## Begin Dataset content

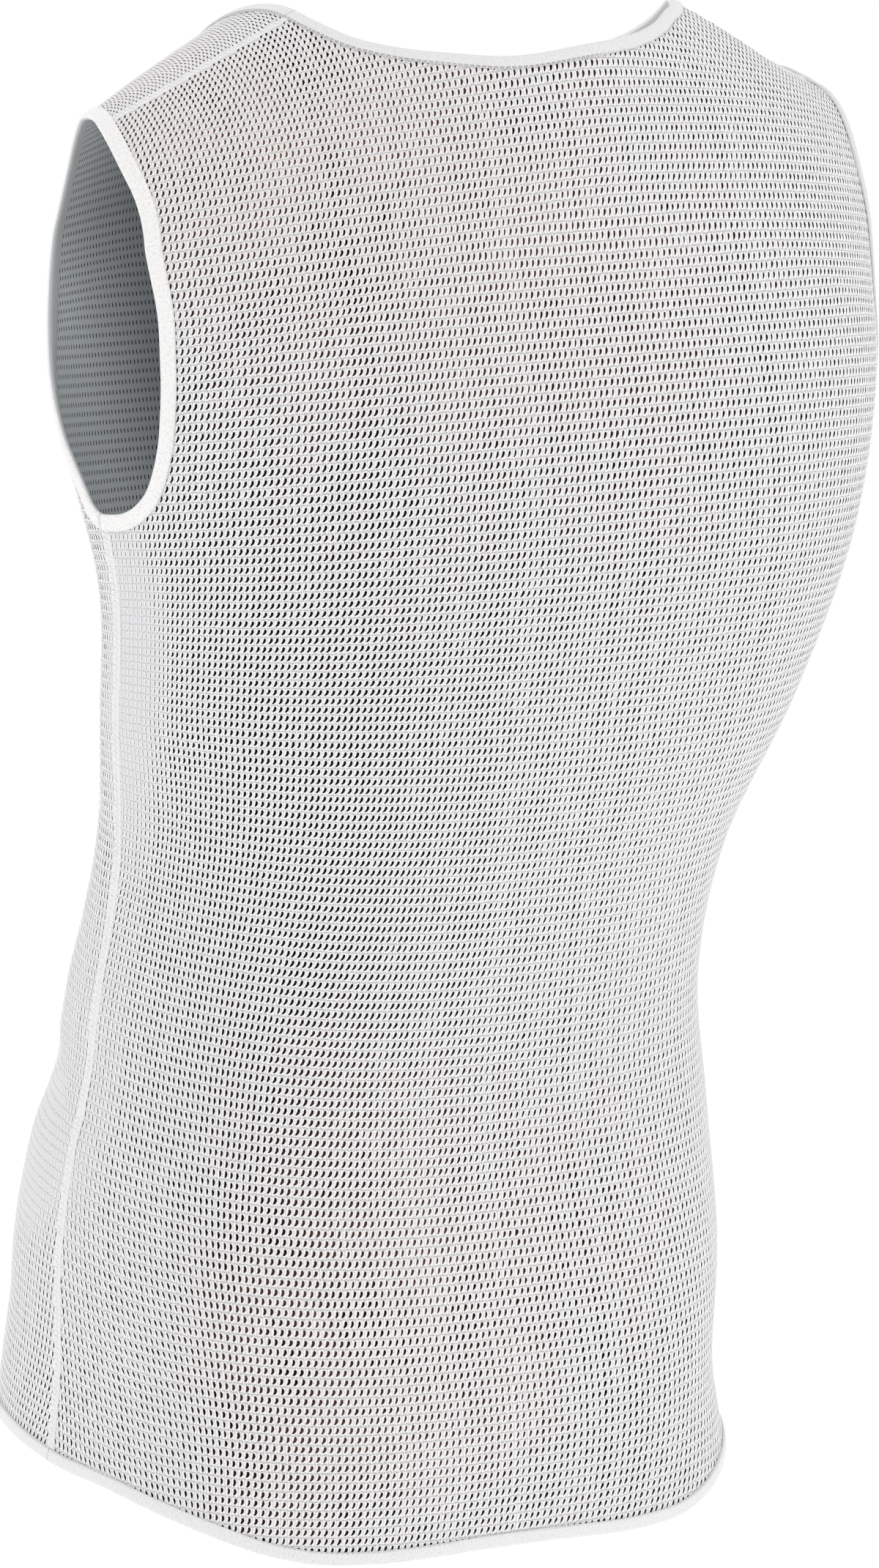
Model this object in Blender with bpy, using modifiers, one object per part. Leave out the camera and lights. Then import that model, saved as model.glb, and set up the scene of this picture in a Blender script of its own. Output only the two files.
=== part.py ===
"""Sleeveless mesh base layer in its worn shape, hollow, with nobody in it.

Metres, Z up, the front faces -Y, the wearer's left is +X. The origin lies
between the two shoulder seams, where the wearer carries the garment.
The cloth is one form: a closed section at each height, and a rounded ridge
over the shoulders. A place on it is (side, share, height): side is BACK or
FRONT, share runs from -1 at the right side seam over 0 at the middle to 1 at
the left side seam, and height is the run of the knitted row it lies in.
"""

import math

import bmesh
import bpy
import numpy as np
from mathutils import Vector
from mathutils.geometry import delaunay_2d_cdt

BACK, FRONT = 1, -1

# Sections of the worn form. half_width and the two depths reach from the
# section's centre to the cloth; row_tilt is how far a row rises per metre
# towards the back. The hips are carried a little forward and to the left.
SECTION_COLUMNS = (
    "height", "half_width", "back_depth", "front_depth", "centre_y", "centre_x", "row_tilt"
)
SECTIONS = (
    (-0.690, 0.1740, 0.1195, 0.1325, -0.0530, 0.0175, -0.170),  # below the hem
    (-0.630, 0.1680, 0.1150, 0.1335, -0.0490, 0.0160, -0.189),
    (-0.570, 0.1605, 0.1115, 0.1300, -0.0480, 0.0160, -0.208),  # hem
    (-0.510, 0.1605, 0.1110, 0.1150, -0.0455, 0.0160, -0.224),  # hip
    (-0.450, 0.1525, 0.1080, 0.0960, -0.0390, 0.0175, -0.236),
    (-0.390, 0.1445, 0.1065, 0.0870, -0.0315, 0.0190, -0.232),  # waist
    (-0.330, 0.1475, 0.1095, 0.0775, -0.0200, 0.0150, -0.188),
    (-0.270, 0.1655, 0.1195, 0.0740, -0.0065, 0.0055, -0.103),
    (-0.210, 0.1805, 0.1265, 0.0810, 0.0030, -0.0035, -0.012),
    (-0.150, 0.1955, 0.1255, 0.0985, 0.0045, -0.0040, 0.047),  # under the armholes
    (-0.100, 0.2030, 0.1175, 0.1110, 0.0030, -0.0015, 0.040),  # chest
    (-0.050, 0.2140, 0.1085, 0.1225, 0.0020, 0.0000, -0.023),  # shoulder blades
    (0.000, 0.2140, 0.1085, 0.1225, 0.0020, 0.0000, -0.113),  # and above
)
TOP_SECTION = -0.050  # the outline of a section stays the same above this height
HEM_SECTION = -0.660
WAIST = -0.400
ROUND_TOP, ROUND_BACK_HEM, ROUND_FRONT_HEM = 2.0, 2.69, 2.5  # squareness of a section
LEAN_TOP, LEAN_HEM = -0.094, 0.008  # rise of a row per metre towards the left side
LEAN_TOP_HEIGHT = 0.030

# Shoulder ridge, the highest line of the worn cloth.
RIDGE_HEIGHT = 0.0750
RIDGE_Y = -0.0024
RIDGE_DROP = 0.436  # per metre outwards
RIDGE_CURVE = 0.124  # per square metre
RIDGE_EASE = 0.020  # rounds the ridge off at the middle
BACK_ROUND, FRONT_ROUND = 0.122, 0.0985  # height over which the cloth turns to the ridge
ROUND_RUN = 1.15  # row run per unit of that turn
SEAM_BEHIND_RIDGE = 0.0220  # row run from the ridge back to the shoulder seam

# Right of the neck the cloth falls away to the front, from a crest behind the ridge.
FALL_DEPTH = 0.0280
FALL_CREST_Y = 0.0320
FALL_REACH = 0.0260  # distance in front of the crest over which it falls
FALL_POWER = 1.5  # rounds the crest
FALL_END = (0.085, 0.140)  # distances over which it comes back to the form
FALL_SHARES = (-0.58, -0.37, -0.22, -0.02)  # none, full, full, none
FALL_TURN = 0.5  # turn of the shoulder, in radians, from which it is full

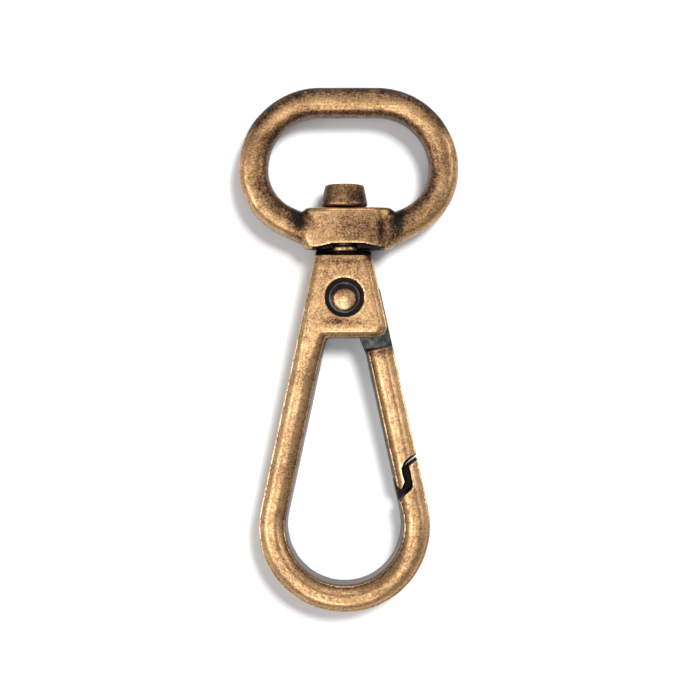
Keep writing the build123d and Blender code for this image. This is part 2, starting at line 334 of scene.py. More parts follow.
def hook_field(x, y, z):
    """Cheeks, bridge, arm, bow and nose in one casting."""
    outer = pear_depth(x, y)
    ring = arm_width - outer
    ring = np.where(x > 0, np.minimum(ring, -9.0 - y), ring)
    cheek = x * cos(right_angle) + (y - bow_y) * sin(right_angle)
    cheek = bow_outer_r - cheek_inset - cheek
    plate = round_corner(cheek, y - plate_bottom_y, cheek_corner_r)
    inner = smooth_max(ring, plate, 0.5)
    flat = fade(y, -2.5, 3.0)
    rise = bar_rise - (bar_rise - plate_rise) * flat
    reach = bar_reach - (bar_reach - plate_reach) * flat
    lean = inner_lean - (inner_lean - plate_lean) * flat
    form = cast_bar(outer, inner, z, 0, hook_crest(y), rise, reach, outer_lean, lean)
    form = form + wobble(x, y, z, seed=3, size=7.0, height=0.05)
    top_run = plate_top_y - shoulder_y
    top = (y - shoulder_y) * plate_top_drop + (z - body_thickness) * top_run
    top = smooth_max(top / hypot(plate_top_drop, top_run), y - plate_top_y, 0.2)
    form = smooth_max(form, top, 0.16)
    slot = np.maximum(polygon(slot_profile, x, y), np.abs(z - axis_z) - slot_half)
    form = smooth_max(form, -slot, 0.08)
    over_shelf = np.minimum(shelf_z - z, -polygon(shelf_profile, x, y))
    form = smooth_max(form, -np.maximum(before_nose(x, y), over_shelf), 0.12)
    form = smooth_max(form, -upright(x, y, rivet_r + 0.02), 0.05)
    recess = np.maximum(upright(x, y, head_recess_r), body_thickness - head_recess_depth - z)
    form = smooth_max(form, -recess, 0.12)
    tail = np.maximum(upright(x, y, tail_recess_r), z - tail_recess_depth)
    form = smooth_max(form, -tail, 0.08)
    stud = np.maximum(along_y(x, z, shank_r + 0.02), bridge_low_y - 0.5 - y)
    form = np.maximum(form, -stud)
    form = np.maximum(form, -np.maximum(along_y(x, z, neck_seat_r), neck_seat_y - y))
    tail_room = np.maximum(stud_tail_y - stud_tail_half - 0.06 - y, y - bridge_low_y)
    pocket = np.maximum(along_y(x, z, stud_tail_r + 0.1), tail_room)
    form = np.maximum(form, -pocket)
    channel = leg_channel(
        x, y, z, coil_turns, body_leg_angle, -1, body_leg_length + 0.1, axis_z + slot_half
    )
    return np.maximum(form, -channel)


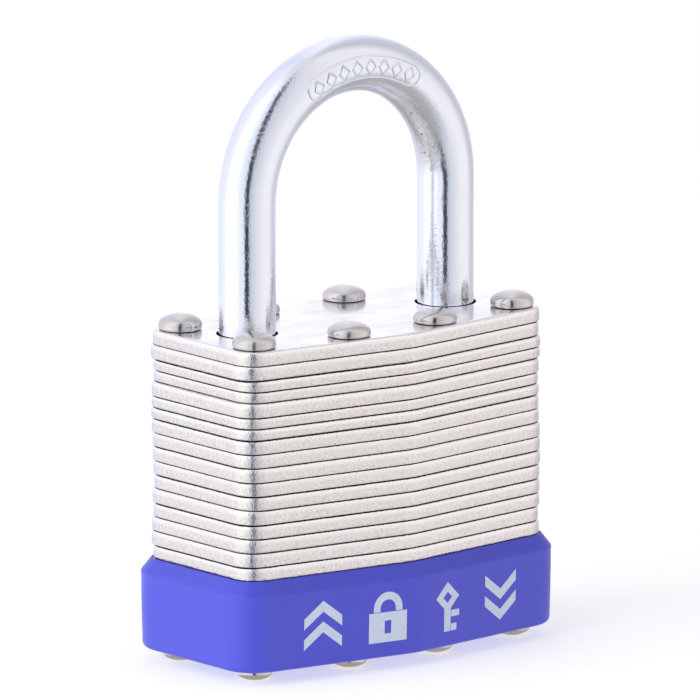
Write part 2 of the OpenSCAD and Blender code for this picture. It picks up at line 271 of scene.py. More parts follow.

## End Dataset content

What the task asks:
Restate word for word only the lines running from the beginning of the data to the line holding "BACK, FRONT = 1, -1", both included.

Worked answer:
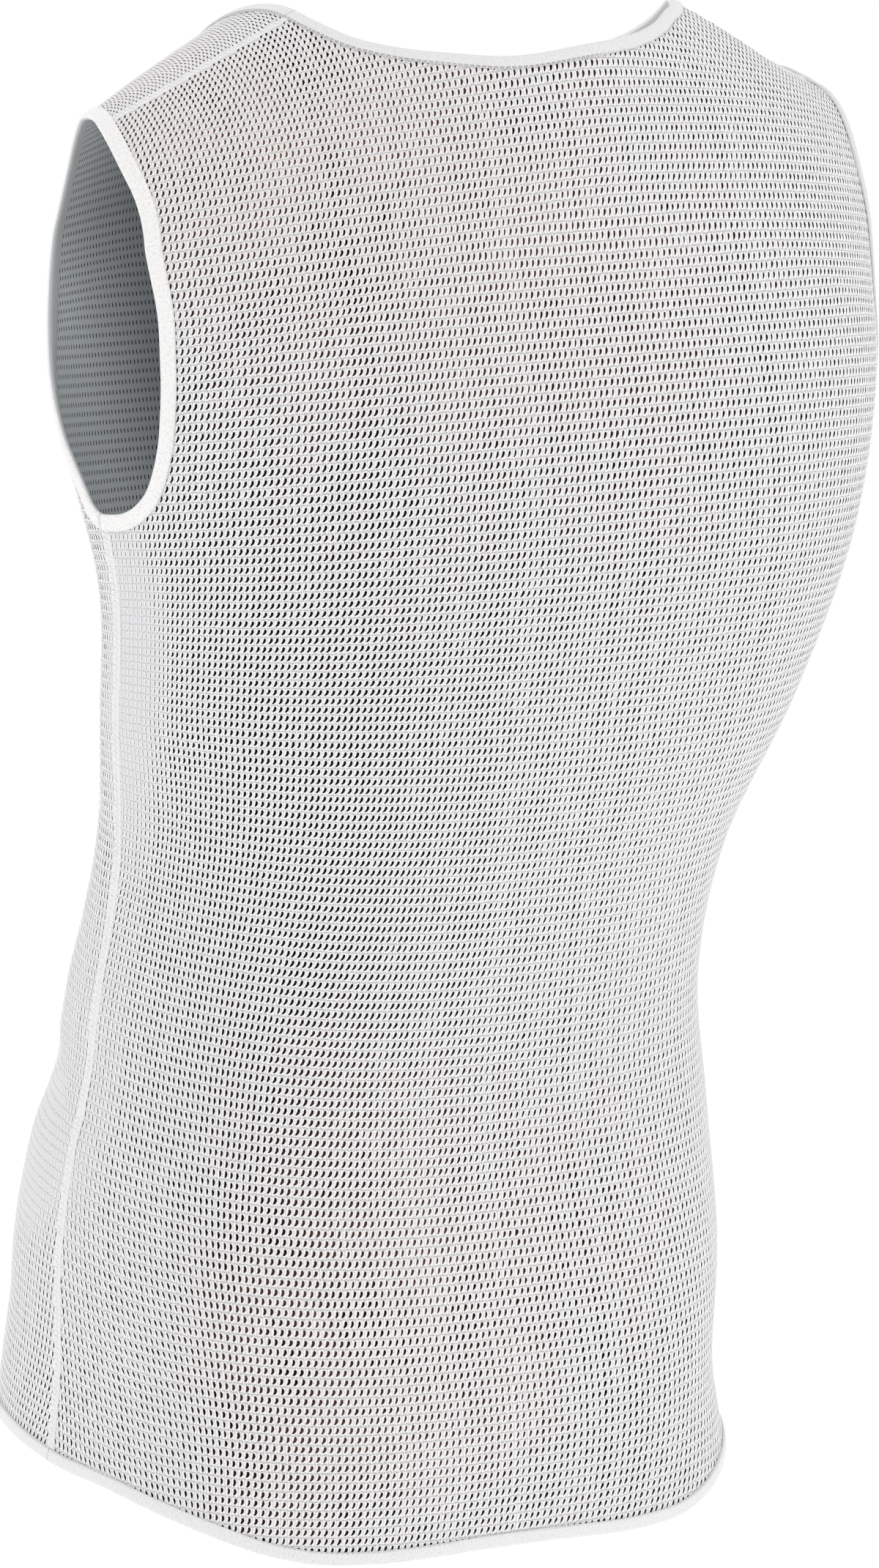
Model this object in Blender with bpy, using modifiers, one object per part. Leave out the camera and lights. Then import that model, saved as model.glb, and set up the scene of this picture in a Blender script of its own. Output only the two files.
=== part.py ===
"""Sleeveless mesh base layer in its worn shape, hollow, with nobody in it.

Metres, Z up, the front faces -Y, the wearer's left is +X. The origin lies
between the two shoulder seams, where the wearer carries the garment.
The cloth is one form: a closed section at each height, and a rounded ridge
over the shoulders. A place on it is (side, share, height): side is BACK or
FRONT, share runs from -1 at the right side seam over 0 at the middle to 1 at
the left side seam, and height is the run of the knitted row it lies in.
"""

import math

import bmesh
import bpy
import numpy as np
from mathutils import Vector
from mathutils.geometry import delaunay_2d_cdt

BACK, FRONT = 1, -1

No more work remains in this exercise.